3. Important offenders shall be punished only after they have been given a public trial and ample opportunity to defend themselves.
4. To his Majesty shall belong the power to appoint Ministers, but in case a majority of the Cabinet disapproves of the Emperor's nominee he shall not be appointed.
5. All sources of revenue and methods of raising taxes shall be placed under the control of the Finance Department, no other department, officer or corporation being allowed to interfere therewith; and the annual estimates and balances shall be made public.
6. The existing laws and regulations shall be enforced without fear or favour.
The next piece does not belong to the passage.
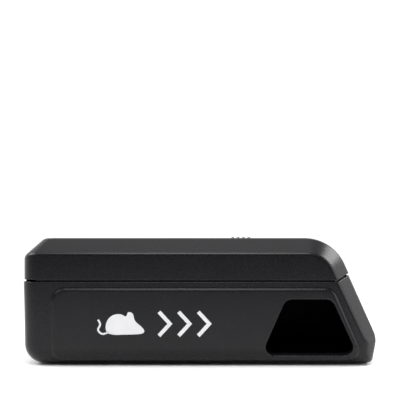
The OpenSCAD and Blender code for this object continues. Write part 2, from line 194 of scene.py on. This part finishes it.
def base_sections(inner):
    """The base's rows: rear wall, lower rear edge, toe, nose and the top of the slope."""
    sizes = [(ROUND * CORNER_R, CORNER_R)]
    for i in range(FILLET_STEPS + 1):
        radius = CORNER_R + (BOTTOM_R - CORNER_R) * (0.4 + 0.6 * i / FILLET_STEPS)
        sizes.append((ROUND * radius, radius))
    for i in range(TOE_STEPS + 1):
        share = i / TOE_STEPS
        sizes.append((ROUND * BOTTOM_R - 0.5 * MM * share, BOTTOM_R - 6 * MM * share))
    for i in range(FILLET_STEPS + 1):
        share = i / FILLET_STEPS
        sizes.append((6.5 * MM + 1.7 * MM * share, EDGE_R + 1.0 * MM * (1 - share) ** 2))
    sizes.append((8.8 * MM, EDGE_R))
    out = []
    for size, rounding in sizes:
        size = size - inner * ROUND
        out.append(chamfer_section(size, max(min(rounding - inner, size / ROUND), 0.5 * MM)))
    return out


def relax(rows, first, last, rounds):
    """Evens out the blend between a shell's lower edge and its nose."""
    middle = len(rows[0]) // 2
    for _ in range(rounds):
        before = [list(row) for row in rows]
        for r in range(first, last):
            for c in range(middle - 1):
                across = before[r][c] if c == 0 else (before[r][c - 1] + before[r][c + 1]) / 2
                along = (before[r - 1][c] + before[r + 1][c]) / 2
                rows[r][c] = (before[r][c] + (along if c == 0 else (across + along) / 2)) / 2
                m = rows[r][c]
                rows[r][-1 - c] = Vector((m.x, -m.y, m.z))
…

The Independence Club took "loyalty to the emperor and patriotism for the country" as its motto. The organization tried to criticize the government for corruption, while not directly insulting Emperor Gojong, distinguish him from his "wicked" officials. Gojong, however, seems to have seen the Independence Club as a threat to his power. When the club voted to recall Pak Yŏnghyo from Japan to sit in the assembly, conservatives in the court struck back. Conservatives charged that the club was plotting to overthrow the Emperor, and on November 5, 1898, seventeen club members were arrested. This resulted in bloody street battles in November that brought Seoul to a state of near anarchy. The Emperor condemned the club, saying it had "ignored government orders, rudely repudiated the court, and expelled the ministers." He resented that the club members did not heed his ordinances ordering them to curb their activities, and he ordered the organization be dissolved. After continued riots, in December 1898 Gojong enforced martial law and arrested 340 leaders of the Independence Club, sent troops to break up demonstrations, and forbade popular assemblies. Several of the leaders went into exile. Gojong preferred to uphold royal authority rather than risk opening the political system to public participation. The following years saw the Emperor work to consolidate monarchical power, and discourage public opposition.